Reorganized Holdco Organizational Documents. The terms of the Reorganized Holdco Organizational Documents attached to the Plan Supplement as [Exhibit C], are approved in all respects. The obligations of the applicable Reorganized Debtors related thereto, will, upon execution, constitute legal, valid, binding, and authorized obligations of each of the Debtors or Reorganized Debtors, as applicable, enforceable in accordance with their terms and not in contravention of any state or federal law. On the Effective Date, without any further action by the Court or the directors, officers, or equity holders of any of the Reorganized Debtors, each Reorganized Debtor, as applicable, will be and is authorized to enter into the Reorganized Holdco Organizational Documents and all related documents, to which such Reorganized Debtor is contemplated to be a party on the Effective Date.
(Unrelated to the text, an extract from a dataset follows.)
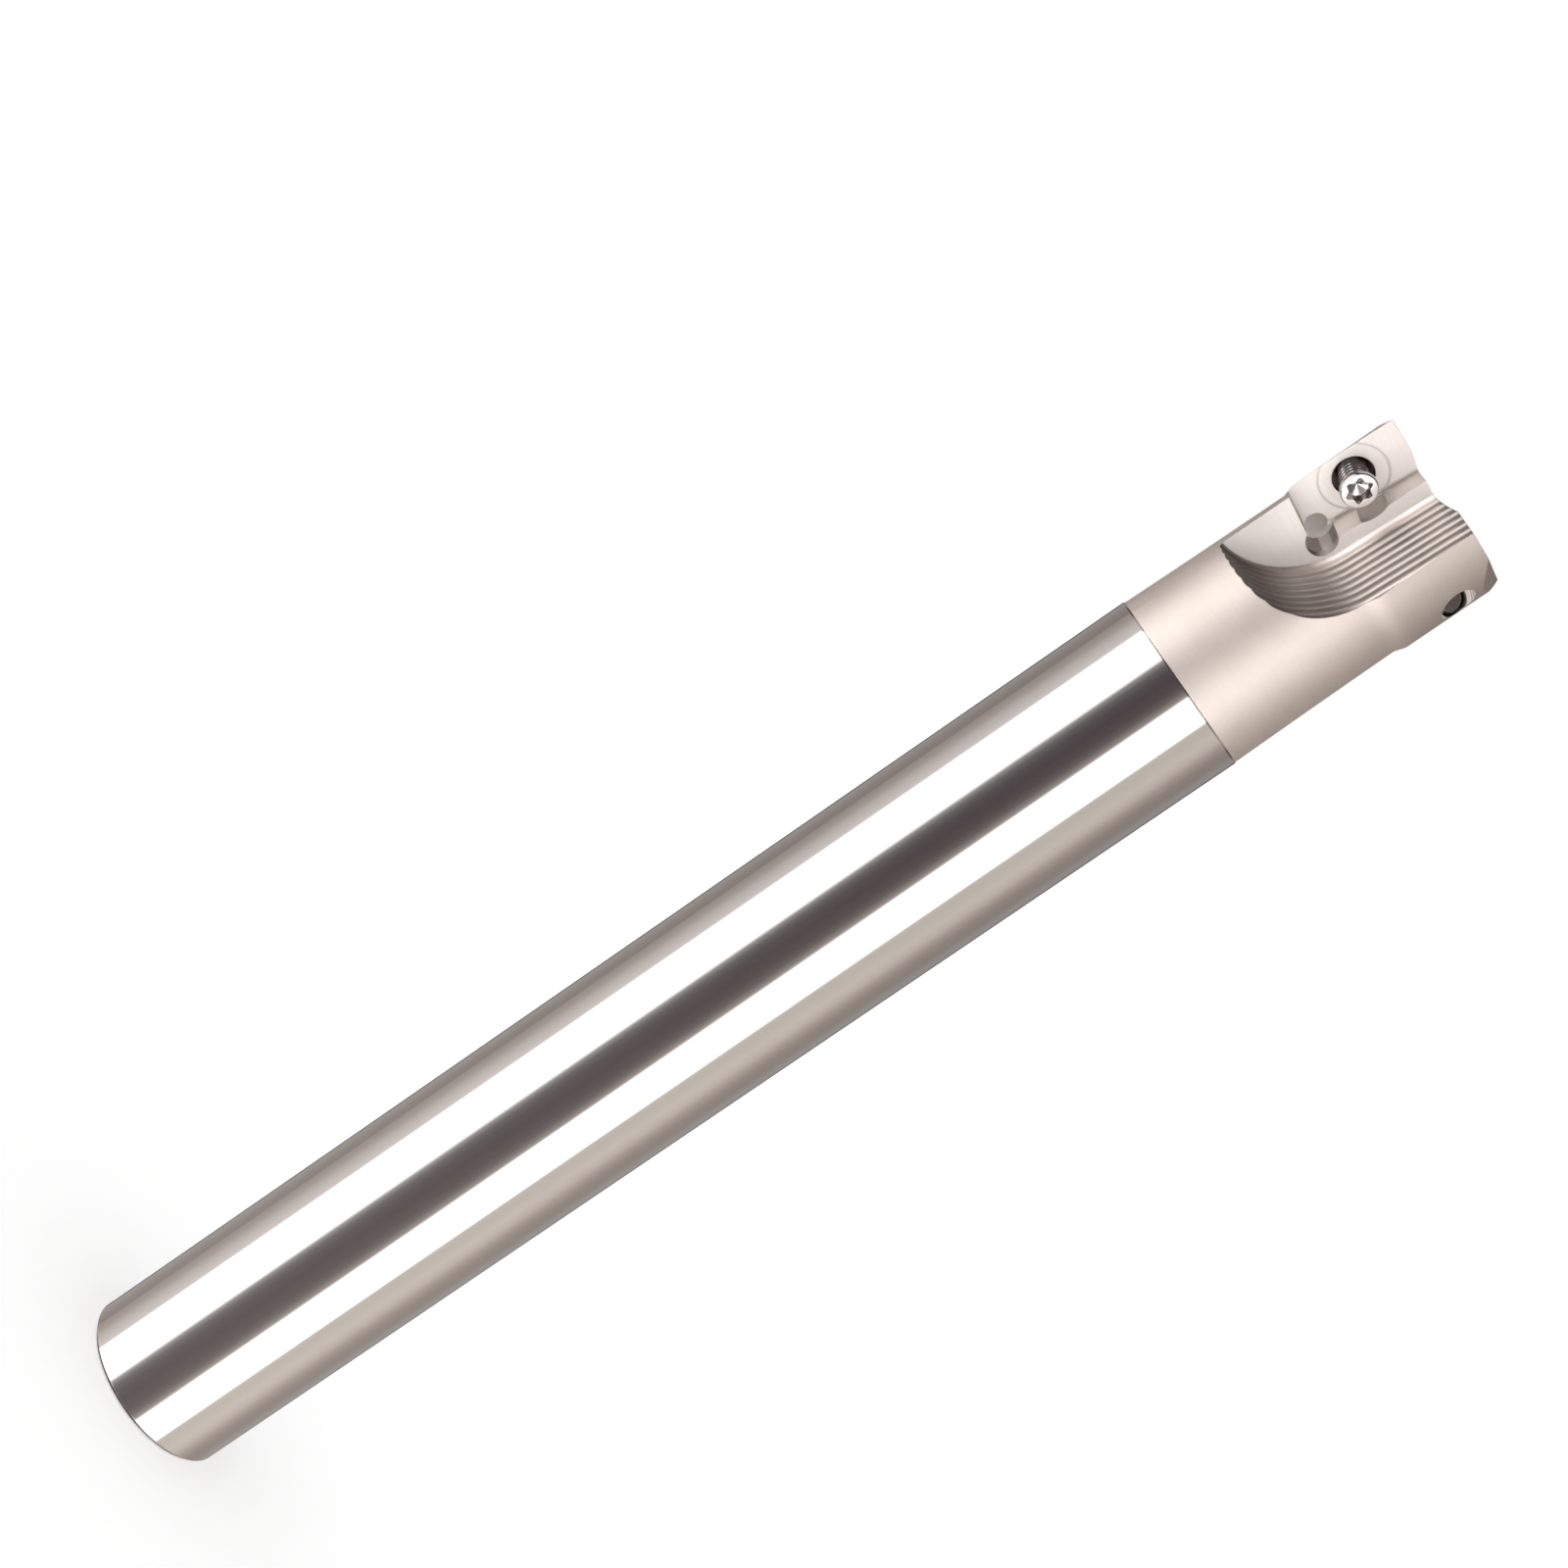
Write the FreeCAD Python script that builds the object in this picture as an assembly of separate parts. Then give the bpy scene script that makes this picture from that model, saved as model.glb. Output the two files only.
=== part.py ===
import FreeCAD, Part

import math
import os

# Indexable end mill: a ground steel shank with a two-flute head in one piece, with
# no inserts mounted, and one clamp screw standing in each insert pocket.
# Millimetres. The origin is the centre of the shank's end face, +Z runs along the
# axis to the cutting end, and +X points at the first pocket's outer edge.

# Shank and head, turned
shank_diameter = 16.0
overall_length = 133.0
head_length = 25.6
shank_end_chamfer = 0.4
shank_top_chamfer = 0.12
neck_start_undercut = 0.08
neck_middle_undercut = 0.22
neck_end_undercut = 0.31
neck_length = 15.4
collar_cone_length = 1.0
collar_undercut = 0.01

# Chip gullets, milled in passes from the cutting end
flute_count = 2
gullet_wall_offset = 0.88
gullet_floor_level = -0.5
gullet_back_reach = 16.95
gullet_arc_radius = 8.0
gullet_lengthwise_tilt = 5.0
gullet_outward_tilt = 6.0
gullet_foot_radius = 0.3
foot_pass_height = 0.95
foot_middle_across = 0.12
foot_middle_up = 0.38
pass_height = 1.05
pass_cusp = 0.09
gullet_back_turn = 100.0

# Insert pockets
pocket_floor_level = -3.1
pocket_width = 5.75
pocket_length = 9.98
pocket_axial_rake = 11.0
pocket_side_angle = 1.0
pocket_end_angle = 5.0
corner_relief_diameter = 2.7
corner_drill_diameter = 1.9
corner_drill_depth = 0.6
corner_relief_inset_x = 0.62
corner_relief_inset_z = 0.9
foot_groove_radius = 0.16
screw_ring_diameter = 5.85
screw_ring_depth = 0.05

# Cutting end
end_hollow_diameter = 9.6
end_hollow_depth = 0.62
end_relief_angle = 5.6
end_relief_start = 2.1
corner_facet_start = -15.0
corner_facet_direction = -48.0
corner_facet_slope = 35.0

# Clamp screws
screw_from_side = 3.1
screw_from_end = 4.8
thread_diameter = 2.5
thread_clearance = 0.03
hole_mouth_diameter = 3.55
hole_mouth_depth = 0.7
back_bore_diameter = 3.1
back_bore_depth = 2.45
screw_head_diameter = 3.1
screw_rim_height = 0.5
screw_rim_chamfer = 0.1
screw_cone_angle = 60.0
screw_head_height = 2.6
screw_grip = 2.2
screw_tip_chamfer = 0.4
socket_points_diameter = 2.31
socket_waist_diameter = 1.66
socket_depth = 0.95
socket_lobes = 6
socket_lobe_share = 0.42
drill_point_angle = 118.0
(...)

In addition, on the Effective Date, without any further action by the Court or the directors, officers or equity holders of any of the Reorganized Debtors, each applicable Reorganized Debtor will be and is authorized to: # execute, deliver, file, and record any other contracts, assignments, certificates, instruments, agreements, guaranties, or other documents executed or delivered in connection with the Reorganized Holdco Organizational Documents; # perform all of its obligations under the Reorganized Holdco Organizational Documents; and # take all such other actions as any of the responsible officers of such Reorganized Debtor may determine are necessary, appropriate or desirable in connection with the consummation of the transactions contemplated by the Reorganized Holdco Organizational Documents. Notwithstanding anything to the contrary in this Confirmation Order or [Article XI] of the Plan, after the Effective Date, any disputes arising under the New Term Loan Agreement Documents, and the Reorganized Holdco Organizational Documents will be governed by the jurisdictional provisions therein.

The Debtors or the Reorganized Debtors, as applicable, shall pay Cures, if any, on the Effective Date or as soon as reasonably practicable thereafter. Unless otherwise agreed upon in writing by the parties to the applicable Executory Contract or Unexpired Lease, all requests for payment of Cure that differ from the amounts paid or proposed to be paid by the Debtors or the Reorganized Debtors to a counterparty must be filed with the Solicitation Agent on or before 30 days after the Effective Date. Any such request that is not timely filed shall be disallowed and forever barred, estopped, and enjoined from assertion, and shall not be enforceable against any Reorganized Debtor, without the need for any objection by the Reorganized Debtors or any other party in interest or any further notice to or action, order, or approval of the Bankruptcy Court. Any Cure shall be deemed fully satisfied, released, and discharged upon payment by the Debtors or the Reorganized Debtors of the Cure; provided, however, that nothing herein shall prevent the Reorganized Debtors from paying any Cure despite the failure of the relevant counterparty to file such request for payment of such Cure. The Reorganized Debtors also may settle any Cure without any further notice to or action, order, or approval of the Bankruptcy Court. In addition, any objection to the assumption of an Executory Contract or Unexpired Lease under the Plan must be filed with the Bankruptcy Court on or before 30 days after the Effective Date. Any such objection will be scheduled to be heard by the Bankruptcy Court at the Debtors’ or Reorganized Debtors’, as applicable, first scheduled omnibus hearing for which such objection is timely filed. Any counterparty to an Executory Contract or Unexpired Lease that fails to timely object to the proposed assumption of any Executory Contract or Unexpired Lease will be deemed to have consented to such assumption.

The Debtors allege that they are exempt from the requirements of section 1123(a)(6) of the Bankruptcy Code because the Reorganized Debtors are not corporations. In any event, the formation documents of the limited liability agreements for the reorganized debtor comply with the prohibitions and requirements of § 1123(a)(6) in the event that they are “corporations” for the purposes of the Bankruptcy Code.

Confirmation shall be deemed approval of the New Term Loan A Facility (including the transactions contemplated thereby, and all actions to be taken, undertakings to be made, and obligations to be incurred and fees paid by the Debtors or the Reorganized Debtors in connection therewith), to the extent not approved by the Court previously, and the Reorganized Debtors are authorized to execute and deliver those documents necessary or appropriate to obtain the New Term Loan A Facility, including the New Term Loan Agreement Documents, without further notice to or order of the Court, act or action under applicable law, regulation, order, or rule or vote, consent, authorization, or approval of any Person, subject to such modifications as the Reorganized Debtors may deem to be necessary to consummate the New Term Loan A Facility.